Capter le réel ou lui apporter une touche de romance ? Nos cinéastes se sont donnés à cœur joie dans cet exercice de liberté que l’on pourrait inscrire difficilement dans une catégorie (fiction, documentaire, docu-fiction). Le contexte lui-même est inédit ; alors ? Le confinement a acculé vers plus d’imagination. Echapper au diktat du réel qui a imposé ses règles. Pour André Malraux, écrivain et cinéaste le réel  fut longtemps pour lui «inemployable artistiquement». Alors, avec le contexte de la pandémie, comment vivre ce réel limité par les contraintes des mesures  de prévention sanitaires. Nous avons eu alors plusieurs cas de figure qui disent la richesse (et la réussite) de l’exercice.
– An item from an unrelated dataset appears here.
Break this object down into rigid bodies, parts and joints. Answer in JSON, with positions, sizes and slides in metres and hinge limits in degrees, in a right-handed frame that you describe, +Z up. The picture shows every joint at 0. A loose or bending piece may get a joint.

Dans une approche baroque, les plans sont saturés d’objets, de lignes, de formes, Mouftakir restitue une expérience toute personnelle du monde. Fadili convoque la mémoire cinéphile pour traiter ce réel comme problème d’axe dramatique avec le regard de l’enfant comme boussole vers  une expérimentation plus libre (l’animation).

Avec Tala Hadid, jouer des concordances et des discordances entre des voix narratives et des séries d’images d’âge, de provenance et de signification variable pour inscrire le présent (le masque) dans une historicité ; donner au local sa dimension universelle. Unir le pouvoir de l’art (dessin, peinture), le pouvoir de parole qui naît de la rencontre du mutisme  et du silence des choses, avec le pouvoir du montage.

Faouzi Bensaidi, Hakim Belabbès construisent une histoire et un sens par le droit qu’ils s’arrogent de combiner librement les significations, de re-voir les images (ou des extraits de films), de les enchaîner autrement, de restreindre ou d’élargir leur capacité d’expression.

Chez Yassine Marco des personnages face à eux-mêmes ; à travers l’expression de leur solitude ou incertitude. Le montage alterné les renvie aux interrogations qui les habitent. Et à l’horizon apparaît la possibilité d’une vie nouvelle avec le bébé qui rampe dans la lumière blanche.